The second delicate step is the lower bound. The numbers
$$a_{i+1},\dots,a_n$$
are all strictly larger than $a_i$. To conclude that they are also strictly smaller than $b_i$, one uses $a_i<b_i$ together with the fact that $b_i$ belongs to the other group. If some $a_k$ exceeded $b_i$, then it would not lie between the endpoints. The counting argument works because every element of the first group larger than $a_i$ must actually lie in the interval $(a_i,b_i)$.

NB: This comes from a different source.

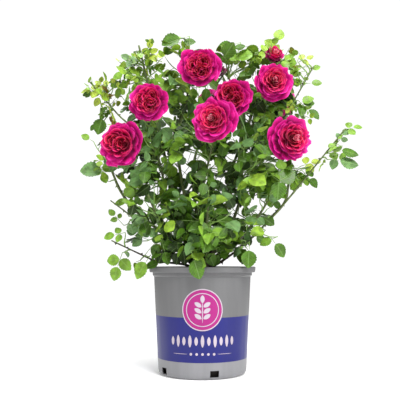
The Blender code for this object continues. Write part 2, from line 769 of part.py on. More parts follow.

The third delicate point is converting the count of interior integers into a distance. If exactly $m$ integers lie strictly between two distinct integers $x$ and $y$, then
$$|x-y|=m+1.$$
For example, between $3$ and $8$ there are $4$ integers, namely $4,5,6,7$, and indeed $8-3=5$. Applying this with $m=2n-2i$ yields
$$|a_i-b_i|=2n-2i+1.$$
Alternative Approaches
A different proof uses ranks. For each $i$, consider the position of $a_i$ among all numbers $1,\dots,2n$. Exactly $i-1$ elements of the first group are smaller than $a_i$, and exactly $n-i$ elements of the second group are smaller than $b_i$. Careful rank counting shows that the ranks of $a_i$ and $b_i$ differ by precisely $2n-2i+1$, which is equivalent to
$$|a_i-b_i|=2n-2i+1.$$
Summing then gives the result.
The counting proof presented above is preferable because it works directly with the interval between $a_i$ and $b_i$. The quantity to be summed is an absolute difference, and counting the integers lying between the endpoints converts that difference immediately into a combinatorial statement whose upper and lower bounds match exactly.